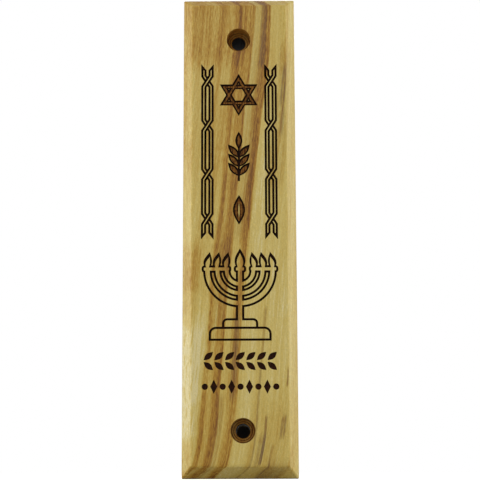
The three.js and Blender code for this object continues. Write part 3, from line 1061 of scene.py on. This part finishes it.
def chamber_cutter(material):
    return slot_along_z(lambda y: CHAMBER_RADIUS, (CHAMBER_FLOOR, GROOVE_FLOOR + PAST),
                        CHAMBER_LOW + CHAMBER_RADIUS, CHAMBER_HIGH - CHAMBER_RADIUS, True,
                        material)


def shade_by_angle(piece):
    """Smooth over the rounded edges and flat elsewhere, the large faces setting the shading."""
    mesh = piece.data
    mesh.shade_smooth()
    mesh.set_sharp_from_angle(angle=math.radians(SMOOTH_ANGLE))
    modifier = piece.modifiers.new("even_shading", "WEIGHTED_NORMAL")
    modifier.keep_sharp = True
    modifier.weight = 100
    return settled(piece)


def make_case(group):
    wood = olive_material(group, "olive_wood")
    bored = bored_material(group)
    routed = routed_material(group)
    line = burnt_material("burnt_line", colour(84, 40, 8), CHAR_AND_HOLE_SHADE, 0.2)
    fill = burnt_material("burnt_fill", colour(60, 30, 8), colour(134, 88, 34), 0.9)
    solid = burnt_material("burnt_solid", colour(64, 28, 6), colour(32, 12, 3), 0.5)
    case = case_blank(wood)
    cut(case, groove_cutter(routed), chamber_cutter(routed))
    cut(case, *(screw_hole_cutter(centre, bored) for centre in SCREW_HOLES))
    cut(case, *engraving_cutters(row_tree(), line, fill, solid))
    shade_by_angle(case)
    attach(case, "case", "case_body")


# ---- The cover ----


def make_cover(group):
    wood = olive_material(group, "cover_wood", shift=-5.0)
    bored = bored_material(group)
    cover = slot_along_z(cover_half, (cover_low.y, cover_high.y), GROOVE_END, cover_high.z, False,
                         wood)
    cover.name = "sliding_cover"
    work = bmesh.new()
    work.from_mesh(cover.data)
    sharp = [edge for edge in work.edges if edge.calc_face_angle(0) > math.radians(SHARP_ANGLE)]
    round_edges(work, sharp, COVER_ARRIS, COVER_ARRIS_STEPS)
    work.to_mesh(cover.data)
    work.free()
    upper, _ = SCREW_HOLES
    inner = cover_low.y - PAST
    outer = cover_high.y
    mouth = COVER_HOLE_RADIUS + COVER_HOLE_BEVEL
    hole = round_along_y(upper, [(COVER_HOLE_RADIUS, inner),
                                 (COVER_HOLE_RADIUS, outer - COVER_HOLE_BEVEL),
                                 (mouth, outer), (mouth, outer + PAST)], bored)
    cut(cover, hole, notch_cutter(wood))
    shade_by_angle(cover)
    attach(cover, "cover", "back_cover")


def notch_cutter(material):
    """The thumb notch: a drum laid across the cover, its ends rounded."""
    centre = (cover_high.y + NOTCH_RADIUS - NOTCH_DEPTH, NOTCH_HEIGHT)
    side = [(NOTCH_HALF_WIDTH - inset, NOTCH_RADIUS - drop) for inset, drop in NOTCH_ROUNDING]
    profile = [(-x, radius) for x, radius in side] + side[::-1]
    rings = [[(x, y, z) for y, z in circle(centre, radius)] for x, radius in profile]
    return piece_of(skinned(rings), "notch", material)


# ---- The scroll ----


def rolled_tree():
    """A sheet rolled on an upright axis: a spiral swept by the sheet's cut end."""
    inputs = dict.fromkeys(("Turns", "Inner", "Outer", "Thickness", "Height", "Uneven"), "Float")
    inputs = {"Sheet": "Geometry", **inputs, "Middle": "Vector", "Finish": "Material"}
    nodes, given, result = new_group("rolled_sheet", inputs, {"Roll": "Geometry"},
                                     "GeometryNodeTree")
    spiral = nodes.add("GeometryNodeCurveSpiral", {
        "Resolution": ROUND_STEPS, "Rotations": given["Turns"], "Start Radius": given["Inner"],
        "End Radius": given["Outer"], "Height": 0.0})
    upright = nodes.add("GeometryNodeSetCurveNormal", {"Curve": spiral}, mode="Z_UP")
    share = nodes.add("GeometryNodeSplineParameter").outputs["Factor"]
    kept = nodes.add("GeometryNodeStoreNamedAttribute",
                     {"Geometry": upright, "Name": "along", "Value": share},
                     data_type="FLOAT", domain="POINT")
    section = nodes.add("GeometryNodeCurvePrimitiveQuadrilateral",
                        {"Width": given["Thickness"], "Height": given["Height"]})
    fine = nodes.add("GeometryNodeResampleCurve",
                     {"Curve": section, "Length": SHEET_STEP}, mode="LENGTH")
    swept = nodes.add("GeometryNodeCurveToMesh",
                      {"Curve": kept, "Profile Curve": fine, "Fill Caps": True})
    along = nodes.add("GeometryNodeInputNamedAttribute", {"Name": "along"}, data_type="FLOAT")
    lifted = nodes.noise(nodes.vector(nodes.times(along, SHEET_WAVES), 0.0, 0.0))
    rise = nodes.times(nodes.minus(lifted, 0.5), given["Uneven"])
    inputs = {0: given["Middle"], 1: nodes.vector(0.0, 0.0, rise)}
    moved = nodes.add("ShaderNodeVectorMath", inputs, operation="ADD")
    placed = nodes.add("GeometryNodeSetPosition", {"Geometry": swept, "Offset": moved})
    return finished_tree(nodes, placed, given["Finish"], result)


def parchment_material():
    """Calf parchment with scored rulings and the faint follicles of the hair side."""
    material, nodes, shader = new_material("parchment")
    place = place_in_mm(nodes)
    ruling = nodes.math("FRACT", nodes.math("DIVIDE", nodes.parts(place)["Z"], RULING_PITCH))
    scored = nodes.range(nodes.math("ABSOLUTE", nodes.minus(ruling, 0.5)), 0.03, 0.0)
    clouds = nodes.noise(place, scale=0.35, detail=4.0)
    follicles = nodes.range(nodes.noise(place, scale=6.0, detail=1.0), 0.62, 0.72)
    skin = nodes.mix(nodes.range(clouds, 0.35, 0.65), colour(236, 224, 192), colour(222, 202, 158))
    skin = nodes.mix(nodes.times(follicles, 0.3), skin, colour(186, 158, 112))
    skin = nodes.mix(nodes.times(scored, 0.4), skin, colour(190, 168, 124))
    nodes.fill(shader, {"Base Color": skin, "Roughness": nodes.range(clouds, 0.3, 0.7, 0.55, 0.75),
                        "Subsurface Weight": 0.1, "Subsurface Scale": 0.3 * MM})
    height = nodes.minus(nodes.plus(clouds, follicles), scored)
    bump(nodes, shader, height, 0.04, 0.5)
    return material


def film_material():
    """Thin clear film, slightly crinkled, and whiter at glancing angles as painted reflection."""
    material, nodes, shader = new_material("clear_film")
    inputs = {"Vector": place_in_mm(nodes), "Scale": (1.0, 1.0, 0.25)}
    stretched = nodes.add("ShaderNodeMapping", inputs).outputs[0]
    crinkle = nodes.noise(stretched, scale=0.9, detail=3.0, roughness=0.6)
    # Painted reflection: the white film grows more opaque where the Fresnel term rises, at glancing
    # angles.
    rim = nodes.add("ShaderNodeFresnel", {"IOR": FILM_IOR}).outputs[0]
    nodes.fill(shader, {"Base Color": colour(240, 246, 246), "Roughness": 0.08, "IOR": FILM_IOR,
                        "Alpha": nodes.range(rim, 0.0, 0.5, 0.14, 0.75, smooth=False)})
    bump(nodes, shader, crinkle, 0.5, 0.6)
    return material


def make_roll(name, material, tree, low, high, thickness, turns, pitch, uneven):
    """A rolled sheet that fills the box between two corners."""
    outer = (high.x - low.x) / 2 - thickness / 2
    middle = (low + high) / 2
    piece = show(bpy.data.meshes.new(name), name)
    return grow_with(piece, tree, Turns=turns, Inner=outer - pitch * turns, Outer=outer,
                     Thickness=thickness, Height=high.z - low.z - uneven, Middle=middle,
                     Uneven=uneven, Finish=material)


def make_scroll():
    tree = rolled_tree()
    scroll = make_roll("parchment_roll", parchment_material(), tree, roll_low, roll_high,
                       PARCHMENT_THICKNESS, ROLL_TURNS, ROLL_PITCH, PARCHMENT_UNEVEN)
    sleeve = make_roll("film_sleeve", film_material(), tree, sleeve_low, sleeve_high,
                       FILM_THICKNESS, FILM_TURNS, FILM_PITCH, 0.0)
    for piece, node, slot in ((scroll, "parchment_scroll", "parchment"),
                              (sleeve, "scroll_sleeve", "clear_film")):
        piece.data.shade_smooth()
        piece.data.set_sharp_from_angle(angle=math.radians(SHARP_ANGLE))
        attach(piece, "scroll", node)


# ---- Floor, light and camera ----

# The stage, in metres and watts.
FLOOR_REACH = 3.0
FLOOR_GREY = 0.45
FLOOR_GLOW = 0.75
POST_INSET = 1.0  # in millimetres, from the case's outline
WORLD_LIGHT = 0.62
SOFTBOXES = {  # each one's place, width and power
    "left_softbox": ((-0.5, -0.04, 0.05), 0.45, 1.25),
    "right_softbox": ((0.5, -0.04, 0.05), 0.45, 1.1),
    "front_softbox": ((-0.15, -0.6, 0.35), 0.4, 0.7),
    "back_softbox": ((0.1, 0.5, 0.35), 0.4, 1.6),
}

# The camera, in millimetres and degrees.
CAMERA_PLACE = (2.906, -317.606, -58.604)
CAMERA_YAW = 0.527
CAMERA_PITCH = 10.488
CAMERA_ROLL = 0.164
CAMERA_LENS = 94.4
CAMERA_SENSOR = 36


def is_camera_ray(nodes):
    return nodes.add("ShaderNodeLightPath").outputs["Is Camera Ray"]


def stage_panel(name, corners, material):
    mesh = bpy.data.meshes.new(name)
    mesh.from_pydata(corners, [], [range(len(corners))])
    mesh.materials.append(material)
    show(mesh, name)


def make_floor():
    reach = FLOOR_REACH
    low = BOTTOM * MM
    material, nodes, shader = new_material("pale_floor")
    nodes.fill(shader, {"Base Color": (FLOOR_GREY, FLOOR_GREY, FLOOR_GREY, 1), "Roughness": 0.9,
                        "Emission Color": (1, 1, 1, 1),
                        "Emission Strength": nodes.times(is_camera_ray(nodes), FLOOR_GLOW)})
    stage_panel("floor", [(-reach, -reach, low), (reach, -reach, low), (reach, reach, low),
                          (-reach, reach, low)], material)


def make_post():
    """The doorpost's surface behind the screw holes, near black as painted shade. Only the camera
    sees it, from the front.
    """
    half = HALF_WIDTH - POST_INSET
    low = BOTTOM + POST_INSET
    high = TOP - POST_INSET
    corners = [Vector((x, BACK + POST_GAP, z)) * MM
               for x, z in ((half, low), (half, high), (-half, high), (-half, low))]
    material, nodes, shader = new_material("doorpost_painted_shade")
    # Painted shade: the near-black colour that shows through the screw holes.
    nodes.put(shader.inputs["Base Color"], colour(30, 22, 18))
    behind = nodes.add("ShaderNodeNewGeometry").outputs["Backfacing"]
    clear = nodes.add("ShaderNodeBsdfTransparent").outputs[0]
    hidden = nodes.math("MAXIMUM", behind, nodes.minus(1.0, is_camera_ray(nodes)))
    inputs = {0: hidden, 1: shader.outputs[0], 2: clear}
    either = nodes.add("ShaderNodeMixShader", inputs).outputs[0]
    nodes.put(material.node_tree.nodes["Material Output"].inputs["Surface"], either)
    stage_panel("doorpost", corners, material)


def make_light(name, place, size, power):
    data = bpy.data.lights.new(name, "AREA")
    data.shape = "DISK"
    data.size = size
    data.energy = power
    light = show(data, name)
    light.location = place
    light.rotation_euler = (-Vector(place)).to_track_quat("-Z", "Y").to_euler()


def make_world():
    """White to the camera, and softer as light."""
    world = bpy.data.worlds.new("studio")
    world.use_nodes = True
    nodes = Nodes(world.node_tree)
    background = world.node_tree.nodes["Background"]
    strength = nodes.range(is_camera_ray(nodes), 0, 1, WORLD_LIGHT, 1.0, smooth=False)
    nodes.fill(background, {"Color": (1, 1, 1, 1), "Strength": strength})
    bpy.context.scene.world = world


def make_camera():
    data = bpy.data.cameras.new("camera")
    data.lens = CAMERA_LENS
    data.sensor_width = CAMERA_SENSOR
    data.clip_start = 0.01
    data.clip_end = 20
    camera = show(data, "camera")
    yaw = Matrix.Rotation(math.radians(CAMERA_YAW), 4, "Z")
    pitch = Matrix.Rotation(math.radians(CAMERA_PITCH), 4, "X")
    roll = Matrix.Rotation(math.radians(CAMERA_ROLL), 4, "Y")
    turn = yaw @ pitch @ roll @ Matrix.Rotation(UP, 4, "X")
    camera.matrix_world = Matrix.Translation(Vector(CAMERA_PLACE) * MM) @ turn
    bpy.context.scene.camera = camera


# ---- The scene ----

make_camera()
make_floor()
make_post()
make_world()
for light_name, light_values in SOFTBOXES.items():
    make_light(light_name, *light_values)
bpy.context.scene.view_settings.view_transform = "Standard"

wood_figure = wood_group()
make_case(wood_figure)
make_cover(wood_figure)
make_scroll()

bpy.context.view_layer.update()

- STATED PROBLEM -
Extract the first line above and each line after it up to and including the one with "return settled(piece)", please, exactly and with nothing else.

- SOLUTION BELOW -
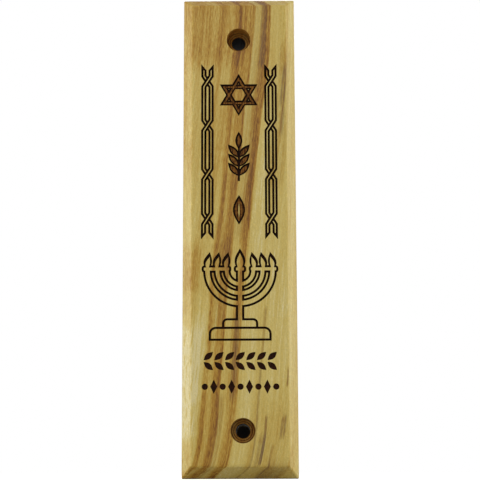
The three.js and Blender code for this object continues. Write part 3, from line 1061 of scene.py on. This part finishes it.
def chamber_cutter(material):
    return slot_along_z(lambda y: CHAMBER_RADIUS, (CHAMBER_FLOOR, GROOVE_FLOOR + PAST),
                        CHAMBER_LOW + CHAMBER_RADIUS, CHAMBER_HIGH - CHAMBER_RADIUS, True,
                        material)


def shade_by_angle(piece):
    """Smooth over the rounded edges and flat elsewhere, the large faces setting the shading."""
    mesh = piece.data
    mesh.shade_smooth()
    mesh.set_sharp_from_angle(angle=math.radians(SMOOTH_ANGLE))
    modifier = piece.modifiers.new("even_shading", "WEIGHTED_NORMAL")
    modifier.keep_sharp = True
    modifier.weight = 100
    return settled(piece)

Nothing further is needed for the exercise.